My objection had nothing to do with the text of Les Miserables itself-- I apologize if that was unclear? I thought I was being unusually direct for me by saying that I was annoyed with that specific blog-- but in the assertion that if the Amis had lived and become law students, they could have peacefully achieved their objectives within the system. No. That's not how nineteenth century revolutions worked. Nonviolent protests and revolutions only became effective in the 1950s (and by effective I mean, Britain gave up India type effective). During the eighteenth and nineteenth century, and even the twentieth and twenty-first, revolutions were and are violent. I give you the Arab Spring as an example. When a system is too broken to fix, as it was in nineteenth century France and as it was in Tunisia, Libya, Egypt, Syria, etc., and said system becomes too painful to bear any longer, people protest. And those protests frequently become violent, whether through governmental response with firehoses and bullets, or through outraged protesters storming important buildings. That's the only way the broken system, fighting to maintain its power through all means available, can be dismantled and something more equitable can be built.

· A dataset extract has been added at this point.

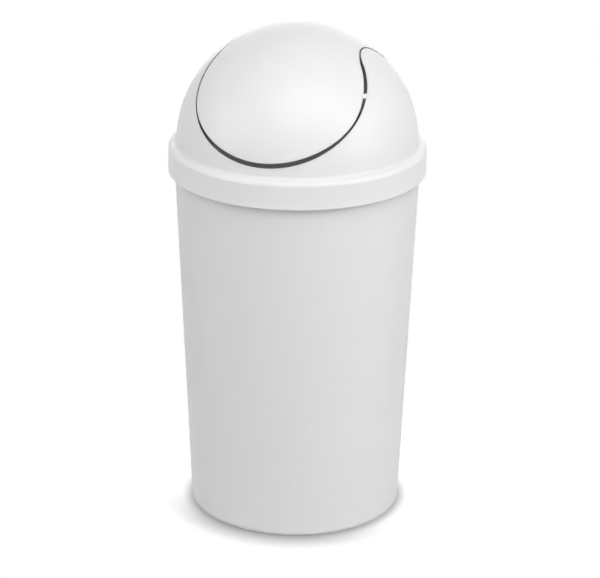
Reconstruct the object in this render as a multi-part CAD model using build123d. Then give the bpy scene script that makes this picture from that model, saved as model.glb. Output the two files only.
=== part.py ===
from build123d import *
import math
import os

# Swing-top wastebasket in three mouldings: a tapered bin, a domed lid with a collar, and a
# swing flap that rocks on two stub pins in the ears of the lid.
# Frame: +Z up, the origin at the centre of the foot on the floor, the front of the lid towards -Y.
# Driving dimensions, in millimetres and degrees

# Bin
base_radius = 97.7
bin_height = 350.6
bin_wall = 1.8
base_edge_radius = 5.0
foot_width = 9.0
foot_height = 4.0
foot_slope = 2.5
bead_height = 6.5
bead_depth = 2.3
gate_radius = 6.0
gate_depth = 0.7

# Lid: collar, ledge and dome
collar_radius = 118.0
collar_height = 25.5
collar_draft = 0.8
collar_edge_radius = 4.5
lip_round = 0.6
ledge_width = 7.3
ledge_round = 2.5
lid_wall = 2.0
plug_depth = 12.0
plug_draft = 2.5
rim_clearance = 0.5
plug_clearance = 0.6

# Lid: the two openings, each a cap cut off the dome by a leaning plane, and the ears between them
opening_tilt = 40.5
cap_depth = 32.1
ear_tip_radius = 33.4

# Flap: its wall and the seam round it, which is narrowest at the ears' tips and beside the widest part
flap_wall = 2.0
tip_gap = 0.4
shoulder_gap = 2.4
shoulder_station = -15.0
side_gap = 1.1
side_station = 22.0
low_gap = 2.8
seam_round = 0.25
seam_land = 0.2

# Hinge
hinge_drop = 8.8
pin_radius = 3.0
pin_length = 9.0
pin_clearance = 0.2
pin_chamfer = 0.8
boss_radius = 5.8
pin_end_clearance = 1.2
lug_setback = 8.1
lug_thickness = 3.0
lug_radius = 6.5
lug_side_clearance = 0.8
lead_in_depth = 2.0
gusset_thickness = 2.0
gusset_reach = 22.0

# Places that follow from them
dome_radius = collar_radius - ledge_width
dome_z = bin_height + lid_wall
collar_bottom_z = dome_z - collar_height
collar_inside_radius = collar_radius - lid_wall
bead_radius = collar_inside_radius - rim_clearance
mouth_radius = bead_radius - bead_depth
tilt = math.radians(opening_tilt)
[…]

My main issue-- which I thought I'd made clear, so I apologize for not having done so-- is the assumption that the Amis could peacefully work for "the elevation of man," which includes equality under the law for all people, in a system that gained its power through institutionalized inequality, and went to other countries to enforce that ideology. In a colonialist system, as Said points out, equality does not exist. There is always a lesser, a subaltern. A Frenchman will be automatically assumed to be superior to an Algerian one, to the point where that ideology is not even questioned. It's just accepted as a fact of life. And if along with, "the sky is blue," one just assumes everyday, "wow, we white men are so great for teaching these savages culture," how can you peacefully work for justice when "keeping the peace" means "accepting these brown people as your eternal inferiors?"
I frankly don't see how nineteenth century republicans could peacefully work in a system that requires them to give up their main goals and ideals in the name of "progress"-- a "progress" which is antithetical to the one Hugo praised. The system existed to make sure France/ Louis-Philippe held onto his power, not to, as Gauvain says in Ninety-Three, make sure that all trees receive the same sun and soil.